N’DJAMENA, Chad — Due to an influx of refugees from the Central African Republic into impoverished regions of Chad, the World Food Programme is now appealing for a minimum of $186 million in U.S. currency to provide aid in Chad through the end of 2014. Additionally, the U.N. Refugee Agency is calling for $39 million to fund food security and nutritional support for refugees.
These appeals are in response to recent ration shortages, not faulted by the World Food Programme, but sparked by nearly half a million refugees fleeing violence in the Central African Republic. More funding is needed to provide relief for the vulnerable in overpopulated regions.
The World Food Programme and the U.N. Refugee Agency issued a joint report last week that warned of high levels of malnutrition, particularly among children, if the ration cuts continued.
“Some situations, particularly CAR, have been severely under-funded so there is an equity issue here that needs to be dealt with,” said Paul Spiegel, the U.N. Refugee Agency’s deputy director of programme support and management. “Protracted refugee situations have also not had the same level of funding.”
Approximately 75 percent of ration cuts affect long-term refugees, not new arrivals, according to Spiegel.
The good news is that donors are increasingly prioritizing funding for emergency refugee crises rather than protracted funding. Meanwhile, the U.N. Refugee Agency continues to integrate refugees into Chadian communities instead of setting up camps.
“Having refugees be amongst local communities is better for so many different reasons,” Spiegel said. “It allows them to be more self-reliant, reduces long-term dependence and UNHCR can use its funding to improve existing communities.”
In order to do this, however, the U.N. Refugee Agency will need to convince African governments that bringing refugees into local communities will help their economies, not hurt them — hence the need for appropriate funding.
Until funding is received, the World Food Programme and the U.N. Refugee Agency will have to make difficult choices in determining which refugee groups are better able to withstand ration cuts. For example, Sudanese refugees in Chad live in a desert-like climate, which makes farming very difficult, whereas refugees from the Central African Republic living in the southern region have available arable land.
“We’re doing surveys where we’re trying to look at — even within a camp — who are the most and least vulnerable,” Spiege said. “We may even consider, based on consultations with communities and leaders, giving full rations to some and smaller rations to others.”

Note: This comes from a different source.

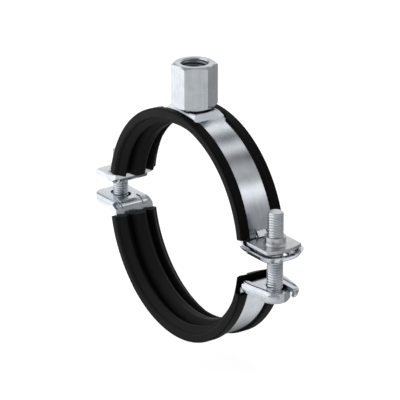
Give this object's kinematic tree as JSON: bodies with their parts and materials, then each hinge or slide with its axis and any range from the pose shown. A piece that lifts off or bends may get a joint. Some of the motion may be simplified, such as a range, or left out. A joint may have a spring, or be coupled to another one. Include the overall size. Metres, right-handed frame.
{
  "type": "universal pipe clip",
  "caption": "Two-screw steel pipe clip with a rubber lining, a fork and nut plate closure on one side and a threaded connection nut on top.",
  "frame": {"origin": "centre of the pipe seat in the upper half, midway along the pipe", "axes": "+Y along the pipe, +Z along the connection nut's thread away from the pipe, +X towards the closure with the fork and the nut plate"},
  "size_m": [0.1185, 0.0194, 0.1076],
  "materials": {
    "zinc_steel": "zinc plated, satin",
    "nut_steel": "zinc plated, satin",
    "screw_steel": "zinc plated, satin",
    "lining_rubber": "satin"
  },
  "bodies": {
    "upper_half": {"upper_band": "zinc_steel", "connection_nut": "nut_steel", "upper_lining": "lining_rubber", "nut_plate": "zinc_steel"},
    "lower_half": {"lower_band": "zinc_steel", "lower_lining": "lining_rubber"},
    "left_screw": {"left_screw": "screw_steel"},
    "right_screw": {"right_screw": "screw_steel"}
  },
  "joints": [
    {"name": "closing", "type": "slide", "parent": "upper_half", "child": "lower_half", "axis": [0, 0, 1], "range_m": [-0.006, 0.006]},
    {"name": "left_screw_turn", "type": "hinge", "parent": "lower_half", "child": "left_screw", "pos_m": [-0.0507, 0, 0], "axis": [0, 0, 1], "range_deg": [-2161, 2161]},
    {"name": "right_screw_turn", "type": "hinge", "parent": "lower_half", "child": "right_screw", "pos_m": [0.0507, 0, 0], "axis": [0, 0, 1], "range_deg": [-2161, 2161]}
  ],
  "couplings": [
    {"joint": "left_screw_turn", "follows": "closing", "rad_per_m": 6283.2},
    {"joint": "right_screw_turn", "follows": "closing", "rad_per_m": 6283.2}
  ]
}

World Food Programme spokesperson Elisabeth Byrs said that U.S. aid is crucial in order to get aid to all refugees in need, and that prolonged ration cuts may lead to drastic measures on the part of refugees.
“Refugees initially try to make do by skipping meals, taking out loans and pulling their children out of school,” Byrs said. “In the longer term, ration cuts can lead to more risky behavior such as crime, sexual exploitation and conflict with host communities.”
Byrs is urging donors to prevent these things from happening by providing aid as soon as possible. This aid would undoubtedly save hundreds of thousands of lives.